- [EXTRACTED RECORDS]
·····

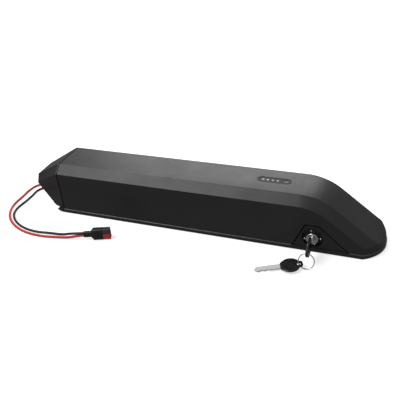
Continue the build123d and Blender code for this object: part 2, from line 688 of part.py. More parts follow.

·····

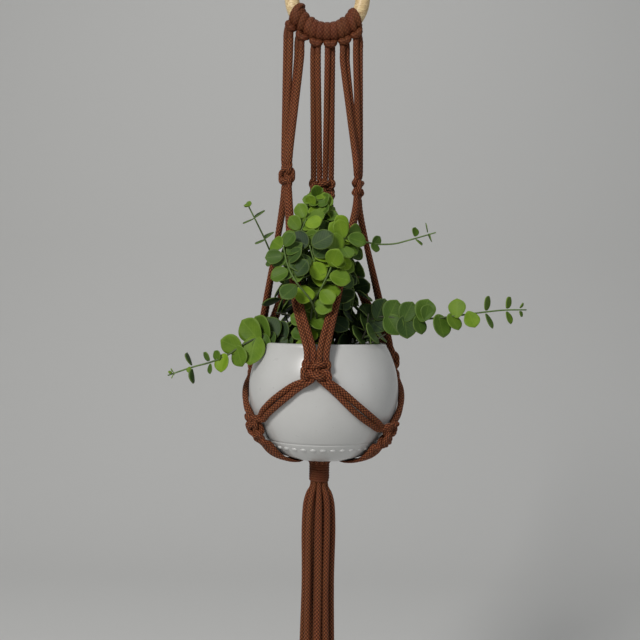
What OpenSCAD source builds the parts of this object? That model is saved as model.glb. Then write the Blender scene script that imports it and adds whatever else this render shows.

·····

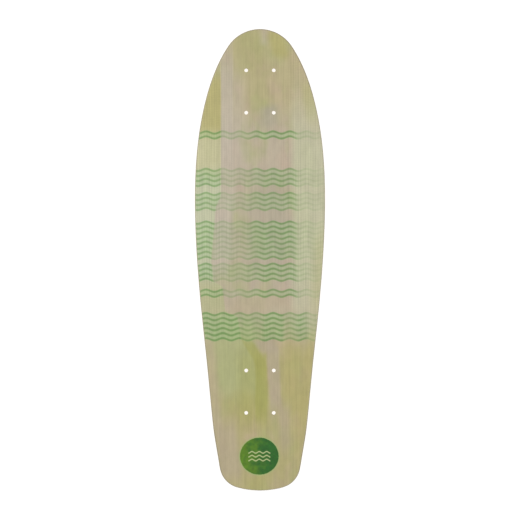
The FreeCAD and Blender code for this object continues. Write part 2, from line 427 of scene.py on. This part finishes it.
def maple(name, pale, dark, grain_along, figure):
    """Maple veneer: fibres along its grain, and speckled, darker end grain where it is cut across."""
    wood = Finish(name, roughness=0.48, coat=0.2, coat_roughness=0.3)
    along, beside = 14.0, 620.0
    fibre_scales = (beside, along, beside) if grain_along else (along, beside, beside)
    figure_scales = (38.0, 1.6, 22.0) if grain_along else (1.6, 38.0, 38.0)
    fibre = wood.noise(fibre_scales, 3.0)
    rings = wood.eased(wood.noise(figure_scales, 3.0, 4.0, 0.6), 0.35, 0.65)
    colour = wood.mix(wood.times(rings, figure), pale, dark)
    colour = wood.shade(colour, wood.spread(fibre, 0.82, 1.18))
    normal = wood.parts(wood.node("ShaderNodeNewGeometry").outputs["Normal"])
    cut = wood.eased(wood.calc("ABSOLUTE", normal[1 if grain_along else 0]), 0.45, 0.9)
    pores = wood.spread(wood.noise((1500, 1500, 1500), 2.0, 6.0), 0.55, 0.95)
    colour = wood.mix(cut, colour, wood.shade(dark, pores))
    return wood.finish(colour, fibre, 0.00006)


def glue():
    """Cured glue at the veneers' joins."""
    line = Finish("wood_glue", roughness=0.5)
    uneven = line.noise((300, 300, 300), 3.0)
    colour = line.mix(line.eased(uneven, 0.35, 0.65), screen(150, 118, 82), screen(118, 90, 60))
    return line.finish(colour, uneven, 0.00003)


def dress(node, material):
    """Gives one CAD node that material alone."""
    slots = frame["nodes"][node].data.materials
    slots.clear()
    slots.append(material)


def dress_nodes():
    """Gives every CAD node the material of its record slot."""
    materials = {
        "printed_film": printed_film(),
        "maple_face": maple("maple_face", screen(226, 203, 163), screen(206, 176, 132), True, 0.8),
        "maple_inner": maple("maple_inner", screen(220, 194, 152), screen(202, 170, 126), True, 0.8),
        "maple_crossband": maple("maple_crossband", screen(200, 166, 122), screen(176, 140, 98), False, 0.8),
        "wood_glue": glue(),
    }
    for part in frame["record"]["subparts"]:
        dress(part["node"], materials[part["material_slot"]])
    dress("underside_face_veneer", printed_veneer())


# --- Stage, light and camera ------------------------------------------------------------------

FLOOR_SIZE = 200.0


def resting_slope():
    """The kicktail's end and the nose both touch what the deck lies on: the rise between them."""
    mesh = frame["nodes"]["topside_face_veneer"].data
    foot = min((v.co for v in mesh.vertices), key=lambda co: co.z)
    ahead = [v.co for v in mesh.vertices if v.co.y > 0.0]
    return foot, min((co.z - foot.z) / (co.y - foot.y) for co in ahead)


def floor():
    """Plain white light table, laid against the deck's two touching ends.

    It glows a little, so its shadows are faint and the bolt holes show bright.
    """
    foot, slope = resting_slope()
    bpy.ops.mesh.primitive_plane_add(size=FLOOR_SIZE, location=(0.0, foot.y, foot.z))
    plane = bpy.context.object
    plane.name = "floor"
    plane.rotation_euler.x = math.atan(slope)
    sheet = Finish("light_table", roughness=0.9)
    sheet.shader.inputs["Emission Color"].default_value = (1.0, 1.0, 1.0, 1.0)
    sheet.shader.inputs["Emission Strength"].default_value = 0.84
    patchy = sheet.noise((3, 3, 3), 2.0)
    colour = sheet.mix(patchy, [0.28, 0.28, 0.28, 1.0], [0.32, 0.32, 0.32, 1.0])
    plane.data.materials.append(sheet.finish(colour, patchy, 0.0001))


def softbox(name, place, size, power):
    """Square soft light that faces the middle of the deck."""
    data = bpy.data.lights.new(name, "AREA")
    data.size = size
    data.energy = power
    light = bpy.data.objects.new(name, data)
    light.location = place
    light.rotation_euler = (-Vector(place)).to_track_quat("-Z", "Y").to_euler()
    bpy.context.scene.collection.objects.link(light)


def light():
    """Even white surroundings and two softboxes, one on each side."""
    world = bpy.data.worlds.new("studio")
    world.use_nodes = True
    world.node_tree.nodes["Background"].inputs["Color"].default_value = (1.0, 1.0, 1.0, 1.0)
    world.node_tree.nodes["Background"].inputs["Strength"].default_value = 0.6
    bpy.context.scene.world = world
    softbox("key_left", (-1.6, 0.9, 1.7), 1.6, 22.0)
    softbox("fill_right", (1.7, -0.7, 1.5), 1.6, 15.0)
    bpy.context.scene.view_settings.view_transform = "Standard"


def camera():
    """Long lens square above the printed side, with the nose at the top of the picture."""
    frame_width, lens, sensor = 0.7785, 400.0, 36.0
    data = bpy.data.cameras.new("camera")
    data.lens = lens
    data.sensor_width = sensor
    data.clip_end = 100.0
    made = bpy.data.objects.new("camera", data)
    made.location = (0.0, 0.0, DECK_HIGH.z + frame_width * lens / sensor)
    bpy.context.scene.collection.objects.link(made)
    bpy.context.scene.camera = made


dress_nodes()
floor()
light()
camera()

·····

- [REQUIRED TASK] Output exactly one stretch of the listing: from the line containing "The FreeCAD and" through the line containing "return line.finish(colour, uneven, 0.00003)", both end lines included.

- [THE RESPONSE]
The FreeCAD and Blender code for this object continues. Write part 2, from line 427 of scene.py on. This part finishes it.
def maple(name, pale, dark, grain_along, figure):
    """Maple veneer: fibres along its grain, and speckled, darker end grain where it is cut across."""
    wood = Finish(name, roughness=0.48, coat=0.2, coat_roughness=0.3)
    along, beside = 14.0, 620.0
    fibre_scales = (beside, along, beside) if grain_along else (along, beside, beside)
    figure_scales = (38.0, 1.6, 22.0) if grain_along else (1.6, 38.0, 38.0)
    fibre = wood.noise(fibre_scales, 3.0)
    rings = wood.eased(wood.noise(figure_scales, 3.0, 4.0, 0.6), 0.35, 0.65)
    colour = wood.mix(wood.times(rings, figure), pale, dark)
    colour = wood.shade(colour, wood.spread(fibre, 0.82, 1.18))
    normal = wood.parts(wood.node("ShaderNodeNewGeometry").outputs["Normal"])
    cut = wood.eased(wood.calc("ABSOLUTE", normal[1 if grain_along else 0]), 0.45, 0.9)
    pores = wood.spread(wood.noise((1500, 1500, 1500), 2.0, 6.0), 0.55, 0.95)
    colour = wood.mix(cut, colour, wood.shade(dark, pores))
    return wood.finish(colour, fibre, 0.00006)


def glue():
    """Cured glue at the veneers' joins."""
    line = Finish("wood_glue", roughness=0.5)
    uneven = line.noise((300, 300, 300), 3.0)
    colour = line.mix(line.eased(uneven, 0.35, 0.65), screen(150, 118, 82), screen(118, 90, 60))
    return line.finish(colour, uneven, 0.00003)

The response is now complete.